And today, 6th, I played tennis with my friends from English club member. Not having been lectured in any class, so I'm not a good tennis player, but somehow I like tennis. We played it for 2 hours, so fun but exhausted,,,I felt profoundly that I'm not teenager anymore.
Now I switch systems holiday one to daily one. I gotta do many things for my futher way.

Saturday, April 26, 2008

Kyoto

I went to Kyoto today. I sometimes go there for exhibitions, and it's not so far. It takes 2 hours and half by train.
This time, it was for an exhibition of "Kyosai". This artist was active during end of Edo to Meiji period, middle to end 19th century. He is better known abroad, because he had an English disciple, an architect Josiah Conder, and there is a big collection in Europe, such as Guimet Museum or British Museum.
His works are fabulous. His drawing technique is outstanding and he studied about classic Japanese art and modern European art. He was cultured man and formed a friendship with foreign people. In his works they are filled with humor and sarcasm with wit, not only beautiful but same time so cool! I even feel his personality. I think he was a man who don't see people with a label. He could face to a foreigner not as "a foreigner" but "a person", that's the reason why Guimet or Conder liked him.
19th century is the period that Japan opened a country to foreign intercourse, which is very interesting period, therefore society, culture and people all were in agitation.
What makes me excited when I meet art works is that I can feel people from them.
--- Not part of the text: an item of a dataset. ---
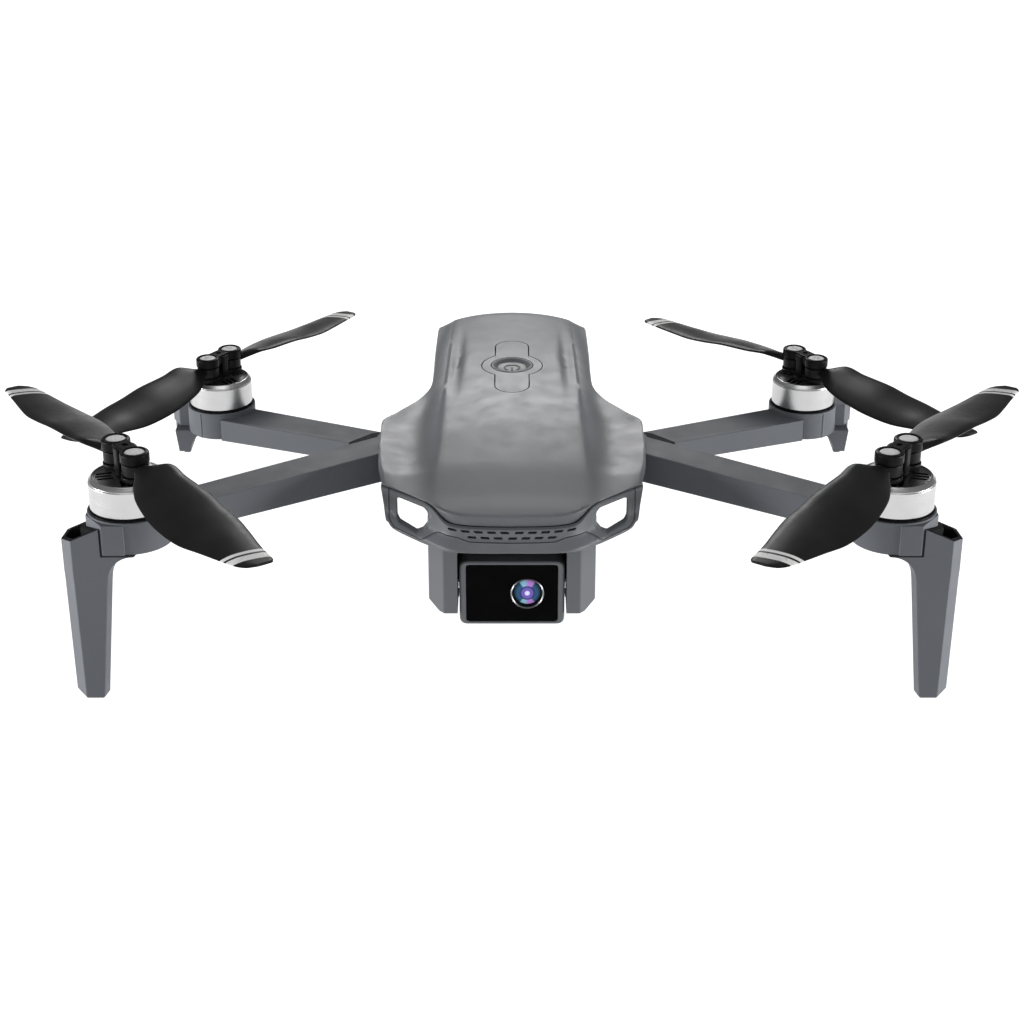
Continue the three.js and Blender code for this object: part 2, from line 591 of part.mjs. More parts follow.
function screwSolid() {
  const { top, screw } = HUB;
  return turned([[0, 10.2], [1.2, 10.2], [1.2, top - 0.7], [screw, top - 0.7], [screw, top], [0, top]], 10);
}

// A blade along +X from its eye. Each station: distance out, leading and trailing edge offsets and their heights.
const BLADE = [
  [2.6, 2.2, -2, 0, 0], [4.4, 3, -2.5, 0.4, -0.3], [6, 4.6, -3.4, 1.2, -0.9], [9, 7.1, -5.2, 2.5, -1.7],
  [16, 7.6, -8, 2, -2.4], [28, 7.8, -10.2, 0.7, -3.3], [36, 7.9, -10.5, -0.4, -3.8], [44, 8, -9.8, -1.1, -4.1],
  [52, 6.9, -8, -1.5, -3.6], [60, 5.5, -6.4, -1.9, -3], [66, 4.7, -5.1, -2, -2.5], [69, 4.3, -3.4, -2, -2.2],
  [BLADE_LENGTH, 3.6, -1.6, -2, -2],
];
function bladeSolid() {
  const ring = ([x, lead, trail, high, low]) => {
    const thick = Math.min(0.55 + (BLADE_LENGTH - x) * 0.008, 1);
    const at = (share, lift) => {
      const camber = 0.9 * Math.sin(Math.PI * share) * Math.min((BLADE_LENGTH - x) / 20, 1);
      return [x, lead + (trail - lead) * share, high + (low - high) * share + camber + lift];
    };
    const upper = [at(0, 0), at(0.2, thick), at(0.55, thick * 0.9), at(1, 0.15)];
    const lower = [at(1, -0.15), at(0.55, -thick * 0.4), at(0.2, -thick * 0.4)];
    return [...upper, ...lower];
  };
  const eyeHalf = HUB.bladeSlot / 2 - GAP;
  const eye = post(0, 0, 3.8, -eyeHalf, eyeHalf);
  const body = loft(BLADE.map(ring));
  return cut(join(eye, body), post(0, 0, 1.6, -5, 8, 6));
}

const shapes = {
  bell: bellSolid(),
  stator: statorSolid(),
  hub: hubSolid(),
  screw: screwSolid(),
  blade: bladeSolid(),
};
const bladePlane = HUB.top - 3 - HUB.bladeSlot / 2;

for (const [sideName, side] of Object.entries(sides)) {
  for (const [cornerName, corner] of Object.entries(CORNERS)) {
    const tag = `${cornerName}_${sideName}`;
    const front = cornerName === "front";
    place(`${tag}_arm`, armSolid(corner, front ? frontBlock : rearBlock), "armGrey", side);
    place(`${tag}_${front ? "leg" : "foot"}`, front ? frontLeg() : rearFoot(), "armGrey", side);
    const pin = front
      ? hingePin(40, 38.8, TUB.deckHigh)
      : hingePin(CORNERS.rear.armTop - CORNERS.rear.armDepth[0] - GAP, 11.2, 23.4);
    const atHinge = new THREE.Group();
    atHinge.position.set(...corner.hinge, 0);
    side.add(atHinge);
    place(`${tag}_hinge_pin`, pin, "steel", atHinge);

    const atMotor = new THREE.Group();
    atMotor.position.set(...corner.motor, corner.bellLow);
    atMotor.rotation.z = radians(corner.hubAngle);
    side.add(atMotor);
    place(`${tag}_motor_stator`, shapes.stator, "copper", atMotor);
    place(`${tag}_motor_bell`, shapes.bell, "silver", atMotor);
    place(`${tag}_prop_hub`, shapes.hub, "satinBlack", atMotor);
    for (const [letter, end] of [["a", 1], ["b", -1]]) {
      const pivotX = (end * HUB.spacing) / 2;
      place(`${tag}_pivot_screw_${letter}`, shapes.screw.translate([pivotX, 0, 0]), "steel", atMotor);
      const pivot = new THREE.Group();
      pivot.position.set(pivotX, 0, bladePlane);
      const loose = LOOSE_BLADES[tag]?.[letter] ?? 0;
      pivot.rotation.z = radians(loose + (end > 0 ? 0 : 180));
      pivot.scale.y = corner.spin;
      atMotor.add(pivot);
      place(`${tag}_blade_${letter}`, shapes.blade, "bladeBlack", pivot);
    }
  }
}

export default model;
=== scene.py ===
"""A folding camera drone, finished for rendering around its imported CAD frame.

Shapes are worked out in millimetres, nose towards -Y, with y = 0 at the front motors, and each piece is
moved into the row frame (metres) as it is placed. Corner pieces are made for the +X side and mirrored.
"""

import bisect
import json
import math

import bmesh
import bpy
from mathutils import Matrix, Vector


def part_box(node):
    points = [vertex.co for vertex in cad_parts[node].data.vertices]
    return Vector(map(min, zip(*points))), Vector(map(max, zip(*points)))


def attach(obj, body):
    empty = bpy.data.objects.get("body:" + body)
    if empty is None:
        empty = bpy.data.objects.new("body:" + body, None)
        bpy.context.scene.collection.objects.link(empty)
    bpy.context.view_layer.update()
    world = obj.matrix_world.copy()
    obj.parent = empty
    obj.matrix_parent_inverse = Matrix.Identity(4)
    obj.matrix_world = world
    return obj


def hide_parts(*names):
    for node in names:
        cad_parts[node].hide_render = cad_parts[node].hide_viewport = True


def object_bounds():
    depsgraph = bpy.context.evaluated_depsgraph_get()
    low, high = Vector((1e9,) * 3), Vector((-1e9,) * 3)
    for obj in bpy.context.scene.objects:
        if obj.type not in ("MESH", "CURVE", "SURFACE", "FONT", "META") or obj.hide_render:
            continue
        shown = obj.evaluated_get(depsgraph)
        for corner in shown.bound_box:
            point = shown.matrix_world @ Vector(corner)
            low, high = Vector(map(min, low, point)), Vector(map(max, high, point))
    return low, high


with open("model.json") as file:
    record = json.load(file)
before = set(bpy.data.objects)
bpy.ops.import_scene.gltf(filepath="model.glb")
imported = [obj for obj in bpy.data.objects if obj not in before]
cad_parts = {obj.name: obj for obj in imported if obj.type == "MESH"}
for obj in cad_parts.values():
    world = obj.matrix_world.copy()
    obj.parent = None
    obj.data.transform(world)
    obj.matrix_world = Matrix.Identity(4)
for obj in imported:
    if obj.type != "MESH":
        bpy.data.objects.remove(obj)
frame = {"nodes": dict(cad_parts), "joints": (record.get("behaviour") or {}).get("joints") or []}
cad_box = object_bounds()

MM = 0.001
JOINTS = {joint["name"]: joint for joint in frame["joints"]}


def joint_place(name):
    """Where a joint's axis stands, in millimetres in the row frame."""
    return Vector(JOINTS[name]["pos_m"]) / MM


def axis_at(name):
    """Where a joint's axis stands, in millimetres, with y = 0 at the front motors."""
    return joint_place(name) - Vector((0, NOSE_Y, 0))


def box_of(node):
    """Lowest and highest corner of a CAD node, in millimetres, with y = 0 at the front motors."""
    low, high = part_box(node)
    shift = Vector((0, NOSE_Y, 0))
    return low / MM - shift, high / MM - shift


# ---- sizes ----
NOSE_Y = joint_place("front_right_motor_spin").y
SEAM = 0.12  # half of the fine gap between two shells
PLATE_SEAM = 0.17
WALL = 1.6
SIDES = {"left": -1, "right": 1}

SHELL_LOW, SHELL_HIGH = box_of("upper_shell")
TOP_FRONT = SHELL_LOW.y
TOP_BACK = SHELL_HIGH.y
RIM = 51.7

BUTTON_LOW, BUTTON_HIGH = box_of("power_button")
BUTTON_Y = (BUTTON_LOW.y + BUTTON_HIGH.y) / 2
BUTTON_RADIUS = (BUTTON_HIGH.x - BUTTON_LOW.x) / 2
PLATE_DISC = 9.7
PLATE_BAR = {"width": 10.8, "length": 45}

CAMERA_LOW, CAMERA_HIGH = box_of("camera_housing")
CAMERA_MID = (CAMERA_LOW.z + CAMERA_HIGH.z) / 2
RING_LOW, RING_HIGH = box_of("lens_ring")
LENS_X = (RING_LOW.x + RING_HIGH.x) / 2
LENS_RADIUS = (RING_HIGH.x - RING_LOW.x) / 2

TUB = {
    "half": 19, "cheek": 24.2, "hollow": 17.2, "back": 150,
    "bottom": 14.6, "floor": 16.4, "cheek_low": 18, "chamfer": 24, "deck": 51.5,
}
# Each lug's hinge, radius, bottom and top.
LUGS = [("front_right_arm_fold", 5.6, 40.3, 41.6), ("rear_right_arm_fold", 6, 20.3, 23.4)]
AXLE_HOLE = {"shell": 2.2, "camera": 2.3}
TAIL_CAP_FRONT = 135
ACROSS = (-30, 30)  # wider than the body, for cuts right across it
BEYOND_TAIL = 170
BAY = {"half": 15.7, "top": 38.2, "back": 26.6}
BELLY = {"screw_x": 12.6, "screw_y": (34, 134), "sensor_y": 53, "grooves": (70, 94, 8)}
MOTOR = {"bell": 11, "height": 8, "chamfer": 1.1, "pod": 11.9, "pod_height": 9.5, "shaft": 1.2}
HUB = {"boss": 4.1, "screw": 2.8, "slot": 3.9, "top": 17.8, "plate": 3, "waist": 2.6}
BLADE_LENGTH = 70
BLADE_PLANE = HUB["top"] - HUB["plate"] - HUB["slot"] / 2
LOOSE_BLADES = {"rear_right_blade_a": 10.5, "rear_right_blade_b": 6}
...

Although it's made in far from now, I feel touching people who made it. Today, I certainly felt Kyosai who lived through the modern Japan, Meiji period.

After visiting the exhibition, I was wandering around in Kyoto city. Kyoto is located in a basin, so it's really hot in summer (even summer in Japan is deadly hot, it's more.), and very cold in winter. However, in this season, it's really calm and the city is charming after all. The long history gives significance to Kyoto, I suppose.

Thursday, April 24, 2008

recommendation

Now I got a letter of recommendation for a scholarship.
It must be really grateful thing,,,but this is a little heavy. I need to pass other test and interview, moreover a high score of TOEFL is required. I'm not sufficient for that now.
I'm stressed a little, and afraid of if I fail,,, Every time I face to the situation I'd be evaluated, I get so nervous. I think I'm really afraid of disappoint or being disappointed. I hate how I'm weak mentally.
However, I need to get over this, at least deal with this better, since I cannot avoid this kind of situation which appears many times in my life. I should not escape from this fear,,,
The only thing I can do now is studying English for the test. And keep going on normal student life.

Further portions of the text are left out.